* [THE REQUEST] In the listing below, find the line containing "check and write" and the line containing "before = set(bpy.data.objects)". Repeat exactly those two lines and every line between them, nothing more.

* [PROVIDED DATA]
****

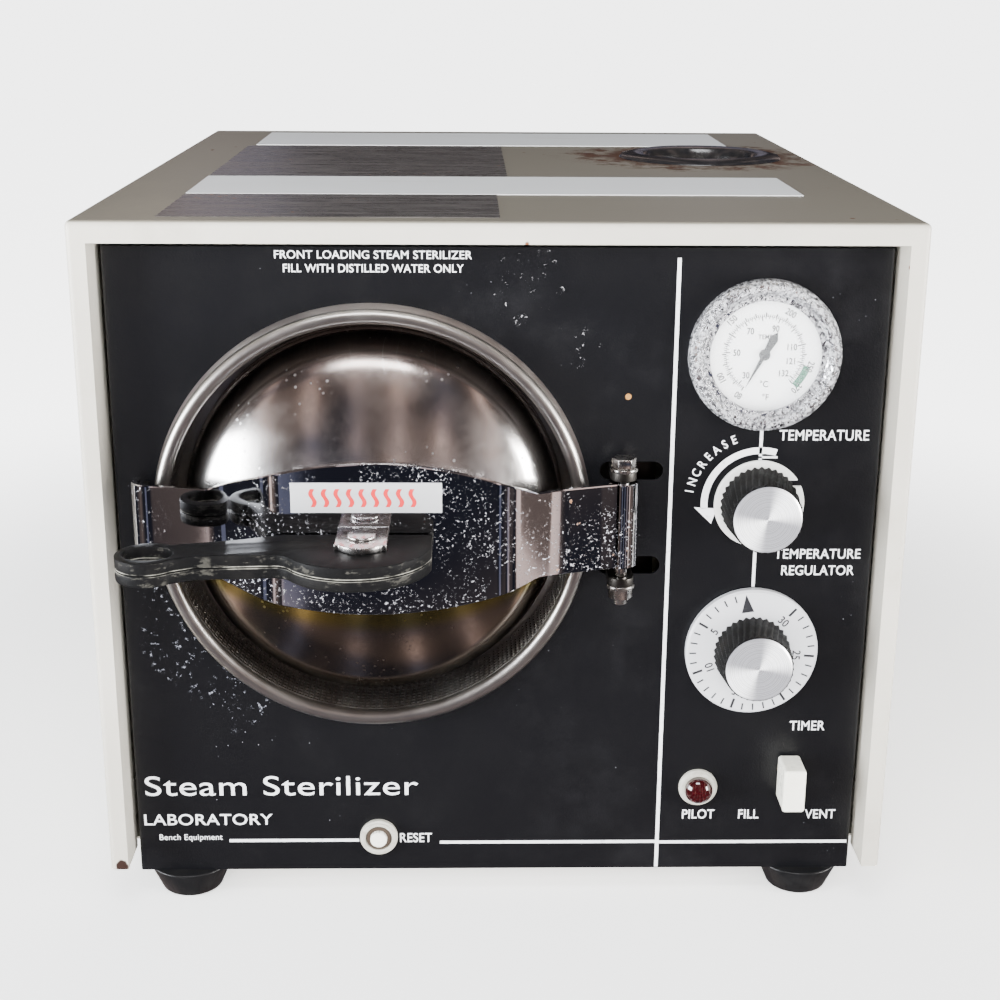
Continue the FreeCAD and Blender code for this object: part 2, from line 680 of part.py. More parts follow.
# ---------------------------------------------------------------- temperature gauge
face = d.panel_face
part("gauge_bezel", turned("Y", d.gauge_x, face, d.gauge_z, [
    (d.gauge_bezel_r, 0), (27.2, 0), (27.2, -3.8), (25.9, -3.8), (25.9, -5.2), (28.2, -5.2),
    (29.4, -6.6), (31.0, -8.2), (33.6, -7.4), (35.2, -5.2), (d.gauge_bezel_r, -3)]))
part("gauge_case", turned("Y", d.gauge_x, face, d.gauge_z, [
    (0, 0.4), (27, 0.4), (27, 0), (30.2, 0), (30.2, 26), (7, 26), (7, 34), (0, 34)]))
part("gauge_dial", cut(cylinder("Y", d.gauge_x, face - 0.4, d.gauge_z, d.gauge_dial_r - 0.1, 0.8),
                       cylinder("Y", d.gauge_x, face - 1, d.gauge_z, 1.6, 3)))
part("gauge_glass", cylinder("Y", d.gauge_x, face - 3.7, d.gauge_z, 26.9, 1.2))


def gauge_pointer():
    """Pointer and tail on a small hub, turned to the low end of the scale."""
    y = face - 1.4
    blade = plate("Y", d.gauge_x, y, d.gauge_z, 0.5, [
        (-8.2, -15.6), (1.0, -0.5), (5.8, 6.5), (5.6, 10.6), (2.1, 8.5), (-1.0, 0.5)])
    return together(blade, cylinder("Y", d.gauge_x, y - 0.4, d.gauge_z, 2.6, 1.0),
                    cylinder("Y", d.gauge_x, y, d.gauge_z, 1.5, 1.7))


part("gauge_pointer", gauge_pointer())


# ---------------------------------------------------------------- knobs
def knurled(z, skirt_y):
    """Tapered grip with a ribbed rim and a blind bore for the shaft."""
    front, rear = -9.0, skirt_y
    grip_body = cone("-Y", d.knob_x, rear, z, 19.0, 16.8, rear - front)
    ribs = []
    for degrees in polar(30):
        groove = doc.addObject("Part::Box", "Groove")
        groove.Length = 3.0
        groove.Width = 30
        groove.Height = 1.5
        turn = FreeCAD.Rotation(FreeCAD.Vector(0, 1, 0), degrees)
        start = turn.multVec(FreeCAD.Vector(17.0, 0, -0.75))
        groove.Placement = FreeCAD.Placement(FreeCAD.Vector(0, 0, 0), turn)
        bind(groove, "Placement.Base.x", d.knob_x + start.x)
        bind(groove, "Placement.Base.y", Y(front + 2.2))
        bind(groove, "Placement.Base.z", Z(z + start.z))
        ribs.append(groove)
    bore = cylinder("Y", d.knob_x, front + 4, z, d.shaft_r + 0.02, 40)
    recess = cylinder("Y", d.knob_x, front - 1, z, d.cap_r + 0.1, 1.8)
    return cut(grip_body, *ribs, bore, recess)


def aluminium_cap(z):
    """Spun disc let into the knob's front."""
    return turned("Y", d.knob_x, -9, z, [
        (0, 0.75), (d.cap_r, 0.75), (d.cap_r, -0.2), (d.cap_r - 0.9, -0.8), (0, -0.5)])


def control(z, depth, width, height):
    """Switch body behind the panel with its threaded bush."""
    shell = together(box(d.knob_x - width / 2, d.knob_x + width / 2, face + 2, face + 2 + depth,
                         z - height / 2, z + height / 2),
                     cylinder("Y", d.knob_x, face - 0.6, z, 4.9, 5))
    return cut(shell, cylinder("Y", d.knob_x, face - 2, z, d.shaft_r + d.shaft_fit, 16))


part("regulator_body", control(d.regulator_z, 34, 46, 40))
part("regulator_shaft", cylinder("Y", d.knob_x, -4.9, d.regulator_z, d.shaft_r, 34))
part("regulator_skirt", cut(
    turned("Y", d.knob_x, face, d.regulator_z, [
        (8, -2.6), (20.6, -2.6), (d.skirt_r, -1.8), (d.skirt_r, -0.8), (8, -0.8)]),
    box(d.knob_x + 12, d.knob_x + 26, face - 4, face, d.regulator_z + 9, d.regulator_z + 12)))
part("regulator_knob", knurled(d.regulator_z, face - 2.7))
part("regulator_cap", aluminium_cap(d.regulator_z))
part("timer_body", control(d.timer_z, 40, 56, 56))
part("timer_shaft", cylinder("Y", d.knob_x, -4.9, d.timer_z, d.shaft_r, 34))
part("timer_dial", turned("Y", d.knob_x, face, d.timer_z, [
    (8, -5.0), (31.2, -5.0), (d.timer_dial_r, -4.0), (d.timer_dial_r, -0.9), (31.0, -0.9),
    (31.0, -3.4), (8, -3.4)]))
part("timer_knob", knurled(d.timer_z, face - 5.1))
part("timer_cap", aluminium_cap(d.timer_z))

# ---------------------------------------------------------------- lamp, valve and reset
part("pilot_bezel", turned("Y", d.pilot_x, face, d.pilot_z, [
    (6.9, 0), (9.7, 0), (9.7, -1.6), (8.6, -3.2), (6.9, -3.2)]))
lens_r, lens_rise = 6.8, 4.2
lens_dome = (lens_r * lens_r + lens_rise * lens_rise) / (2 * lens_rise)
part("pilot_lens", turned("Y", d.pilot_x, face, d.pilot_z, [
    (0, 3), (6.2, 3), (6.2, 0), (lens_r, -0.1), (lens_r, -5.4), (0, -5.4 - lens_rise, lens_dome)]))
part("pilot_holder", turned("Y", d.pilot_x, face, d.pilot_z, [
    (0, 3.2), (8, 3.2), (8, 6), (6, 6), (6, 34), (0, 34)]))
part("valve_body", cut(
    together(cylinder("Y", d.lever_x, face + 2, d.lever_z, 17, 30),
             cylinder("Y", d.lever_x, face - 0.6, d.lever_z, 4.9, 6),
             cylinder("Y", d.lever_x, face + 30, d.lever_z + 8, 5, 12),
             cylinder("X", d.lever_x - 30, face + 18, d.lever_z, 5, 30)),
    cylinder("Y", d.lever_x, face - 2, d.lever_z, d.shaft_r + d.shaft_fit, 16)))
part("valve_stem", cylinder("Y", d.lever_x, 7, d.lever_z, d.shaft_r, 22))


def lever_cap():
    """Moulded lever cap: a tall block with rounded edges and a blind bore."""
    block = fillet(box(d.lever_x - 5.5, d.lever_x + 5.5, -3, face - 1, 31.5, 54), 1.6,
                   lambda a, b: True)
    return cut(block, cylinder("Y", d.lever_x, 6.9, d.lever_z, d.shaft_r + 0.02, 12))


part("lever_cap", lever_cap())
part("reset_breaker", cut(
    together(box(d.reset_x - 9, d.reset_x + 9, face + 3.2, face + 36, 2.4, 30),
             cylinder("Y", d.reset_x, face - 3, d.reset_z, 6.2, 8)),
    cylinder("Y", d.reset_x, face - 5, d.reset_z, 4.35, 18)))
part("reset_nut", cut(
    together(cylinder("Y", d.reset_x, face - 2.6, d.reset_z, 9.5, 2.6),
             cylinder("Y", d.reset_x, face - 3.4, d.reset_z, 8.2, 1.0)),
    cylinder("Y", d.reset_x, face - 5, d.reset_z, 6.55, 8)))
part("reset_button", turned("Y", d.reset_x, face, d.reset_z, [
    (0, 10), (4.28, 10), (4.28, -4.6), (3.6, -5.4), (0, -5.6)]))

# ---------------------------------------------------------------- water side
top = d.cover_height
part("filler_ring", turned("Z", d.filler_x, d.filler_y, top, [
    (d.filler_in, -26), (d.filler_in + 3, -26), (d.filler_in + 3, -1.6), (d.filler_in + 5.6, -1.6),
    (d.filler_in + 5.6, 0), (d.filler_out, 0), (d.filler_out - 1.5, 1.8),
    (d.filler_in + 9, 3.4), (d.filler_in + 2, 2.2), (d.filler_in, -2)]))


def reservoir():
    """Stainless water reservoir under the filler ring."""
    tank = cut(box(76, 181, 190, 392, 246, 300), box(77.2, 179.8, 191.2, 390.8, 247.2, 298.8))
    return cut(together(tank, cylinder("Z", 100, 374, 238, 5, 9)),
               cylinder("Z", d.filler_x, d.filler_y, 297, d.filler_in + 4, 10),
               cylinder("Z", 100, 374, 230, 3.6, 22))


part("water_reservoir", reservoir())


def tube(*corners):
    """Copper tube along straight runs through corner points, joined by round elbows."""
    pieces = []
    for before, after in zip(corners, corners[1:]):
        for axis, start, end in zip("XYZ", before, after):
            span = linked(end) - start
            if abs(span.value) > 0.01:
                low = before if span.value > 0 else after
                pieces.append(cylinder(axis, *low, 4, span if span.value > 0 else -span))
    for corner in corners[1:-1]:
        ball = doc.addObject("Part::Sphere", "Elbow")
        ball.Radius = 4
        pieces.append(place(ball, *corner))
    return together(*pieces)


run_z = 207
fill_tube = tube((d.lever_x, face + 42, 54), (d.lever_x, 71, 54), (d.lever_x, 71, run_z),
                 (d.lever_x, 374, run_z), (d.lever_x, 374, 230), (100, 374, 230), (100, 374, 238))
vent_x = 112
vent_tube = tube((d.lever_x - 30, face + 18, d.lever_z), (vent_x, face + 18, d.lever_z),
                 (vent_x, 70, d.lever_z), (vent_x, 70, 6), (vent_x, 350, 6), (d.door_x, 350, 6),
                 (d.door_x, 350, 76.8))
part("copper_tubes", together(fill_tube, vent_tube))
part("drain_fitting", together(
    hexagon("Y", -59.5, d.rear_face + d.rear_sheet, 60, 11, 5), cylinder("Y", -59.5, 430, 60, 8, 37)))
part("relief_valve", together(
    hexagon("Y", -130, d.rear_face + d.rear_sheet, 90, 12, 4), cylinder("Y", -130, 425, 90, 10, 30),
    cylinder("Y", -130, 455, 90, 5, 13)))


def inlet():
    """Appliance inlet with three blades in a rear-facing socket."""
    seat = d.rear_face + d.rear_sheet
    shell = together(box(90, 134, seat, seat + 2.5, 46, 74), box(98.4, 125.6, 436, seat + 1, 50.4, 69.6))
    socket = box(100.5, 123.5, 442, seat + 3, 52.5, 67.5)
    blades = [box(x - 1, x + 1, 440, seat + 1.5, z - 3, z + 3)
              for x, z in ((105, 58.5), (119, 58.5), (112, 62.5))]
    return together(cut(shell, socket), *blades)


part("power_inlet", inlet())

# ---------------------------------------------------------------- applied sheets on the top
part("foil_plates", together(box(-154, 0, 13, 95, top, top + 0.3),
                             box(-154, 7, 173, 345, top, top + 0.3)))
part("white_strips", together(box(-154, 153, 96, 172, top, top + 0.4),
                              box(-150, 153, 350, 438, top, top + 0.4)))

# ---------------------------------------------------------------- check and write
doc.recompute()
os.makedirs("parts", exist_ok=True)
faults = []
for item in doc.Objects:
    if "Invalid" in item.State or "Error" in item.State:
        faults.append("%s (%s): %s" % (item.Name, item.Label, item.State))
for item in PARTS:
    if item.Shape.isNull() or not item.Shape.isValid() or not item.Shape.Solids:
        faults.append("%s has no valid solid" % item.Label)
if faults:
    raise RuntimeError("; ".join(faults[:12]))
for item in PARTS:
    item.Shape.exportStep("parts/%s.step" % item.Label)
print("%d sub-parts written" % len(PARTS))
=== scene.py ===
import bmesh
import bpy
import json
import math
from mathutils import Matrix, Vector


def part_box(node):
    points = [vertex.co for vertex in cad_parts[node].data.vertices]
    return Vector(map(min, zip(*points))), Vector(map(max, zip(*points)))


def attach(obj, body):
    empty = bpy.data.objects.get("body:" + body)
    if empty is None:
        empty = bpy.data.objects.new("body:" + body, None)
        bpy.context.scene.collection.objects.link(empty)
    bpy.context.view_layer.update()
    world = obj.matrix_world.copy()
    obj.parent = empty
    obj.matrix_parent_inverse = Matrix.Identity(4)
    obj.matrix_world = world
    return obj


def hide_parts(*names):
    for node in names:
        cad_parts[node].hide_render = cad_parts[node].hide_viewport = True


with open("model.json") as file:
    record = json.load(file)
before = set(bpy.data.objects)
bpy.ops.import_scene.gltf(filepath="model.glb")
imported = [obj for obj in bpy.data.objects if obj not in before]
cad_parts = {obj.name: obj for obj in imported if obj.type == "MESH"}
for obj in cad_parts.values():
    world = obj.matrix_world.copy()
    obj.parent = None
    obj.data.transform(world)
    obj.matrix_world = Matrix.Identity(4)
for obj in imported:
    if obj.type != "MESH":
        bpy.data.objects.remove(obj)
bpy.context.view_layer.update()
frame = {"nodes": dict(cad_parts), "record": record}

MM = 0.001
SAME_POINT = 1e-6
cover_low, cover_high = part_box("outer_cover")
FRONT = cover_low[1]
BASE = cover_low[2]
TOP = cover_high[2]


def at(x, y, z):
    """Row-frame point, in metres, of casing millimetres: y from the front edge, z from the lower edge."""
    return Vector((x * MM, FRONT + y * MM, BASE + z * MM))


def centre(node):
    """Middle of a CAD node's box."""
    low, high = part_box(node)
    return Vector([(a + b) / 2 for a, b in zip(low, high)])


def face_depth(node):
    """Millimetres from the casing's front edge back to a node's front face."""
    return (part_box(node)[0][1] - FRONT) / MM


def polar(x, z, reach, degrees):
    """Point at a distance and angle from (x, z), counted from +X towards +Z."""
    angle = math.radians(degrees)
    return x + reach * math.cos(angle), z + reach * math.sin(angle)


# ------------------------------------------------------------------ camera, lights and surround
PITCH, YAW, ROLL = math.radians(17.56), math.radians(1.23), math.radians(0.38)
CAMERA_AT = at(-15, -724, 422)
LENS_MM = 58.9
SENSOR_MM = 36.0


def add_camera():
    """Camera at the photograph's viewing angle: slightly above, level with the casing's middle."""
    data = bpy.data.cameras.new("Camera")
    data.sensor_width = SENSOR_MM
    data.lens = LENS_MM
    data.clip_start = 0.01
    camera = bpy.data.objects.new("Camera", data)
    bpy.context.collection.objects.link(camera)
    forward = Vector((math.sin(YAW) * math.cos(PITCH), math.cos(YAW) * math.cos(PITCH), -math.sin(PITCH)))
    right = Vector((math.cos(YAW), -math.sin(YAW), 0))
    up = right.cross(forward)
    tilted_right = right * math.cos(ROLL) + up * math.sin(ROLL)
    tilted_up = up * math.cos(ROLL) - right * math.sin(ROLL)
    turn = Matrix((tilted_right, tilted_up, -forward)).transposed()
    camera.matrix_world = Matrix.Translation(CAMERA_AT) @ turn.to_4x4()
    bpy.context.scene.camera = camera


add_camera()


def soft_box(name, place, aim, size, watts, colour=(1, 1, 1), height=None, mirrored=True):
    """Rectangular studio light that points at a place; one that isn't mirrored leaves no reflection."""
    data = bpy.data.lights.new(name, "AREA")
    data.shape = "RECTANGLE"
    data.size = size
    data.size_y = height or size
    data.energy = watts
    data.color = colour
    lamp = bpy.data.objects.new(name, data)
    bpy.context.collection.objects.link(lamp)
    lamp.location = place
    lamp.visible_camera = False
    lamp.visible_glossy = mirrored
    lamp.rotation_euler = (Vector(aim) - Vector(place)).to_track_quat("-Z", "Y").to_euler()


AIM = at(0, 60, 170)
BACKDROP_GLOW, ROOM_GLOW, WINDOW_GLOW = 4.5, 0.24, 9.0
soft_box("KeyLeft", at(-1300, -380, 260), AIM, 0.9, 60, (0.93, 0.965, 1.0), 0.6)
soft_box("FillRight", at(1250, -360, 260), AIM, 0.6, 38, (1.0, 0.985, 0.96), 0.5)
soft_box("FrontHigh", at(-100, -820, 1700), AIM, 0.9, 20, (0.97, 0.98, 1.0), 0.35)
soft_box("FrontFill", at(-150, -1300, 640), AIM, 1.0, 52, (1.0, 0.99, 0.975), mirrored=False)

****

* [OUTPUT FOR THIS TASK]
# ---------------------------------------------------------------- check and write
doc.recompute()
os.makedirs("parts", exist_ok=True)
faults = []
for item in doc.Objects:
    if "Invalid" in item.State or "Error" in item.State:
        faults.append("%s (%s): %s" % (item.Name, item.Label, item.State))
for item in PARTS:
    if item.Shape.isNull() or not item.Shape.isValid() or not item.Shape.Solids:
        faults.append("%s has no valid solid" % item.Label)
if faults:
    raise RuntimeError("; ".join(faults[:12]))
for item in PARTS:
    item.Shape.exportStep("parts/%s.step" % item.Label)
print("%d sub-parts written" % len(PARTS))
=== scene.py ===
import bmesh
import bpy
import json
import math
from mathutils import Matrix, Vector


def part_box(node):
    points = [vertex.co for vertex in cad_parts[node].data.vertices]
    return Vector(map(min, zip(*points))), Vector(map(max, zip(*points)))


def attach(obj, body):
    empty = bpy.data.objects.get("body:" + body)
    if empty is None:
        empty = bpy.data.objects.new("body:" + body, None)
        bpy.context.scene.collection.objects.link(empty)
    bpy.context.view_layer.update()
    world = obj.matrix_world.copy()
    obj.parent = empty
    obj.matrix_parent_inverse = Matrix.Identity(4)
    obj.matrix_world = world
    return obj


def hide_parts(*names):
    for node in names:
        cad_parts[node].hide_render = cad_parts[node].hide_viewport = True


with open("model.json") as file:
    record = json.load(file)
before = set(bpy.data.objects)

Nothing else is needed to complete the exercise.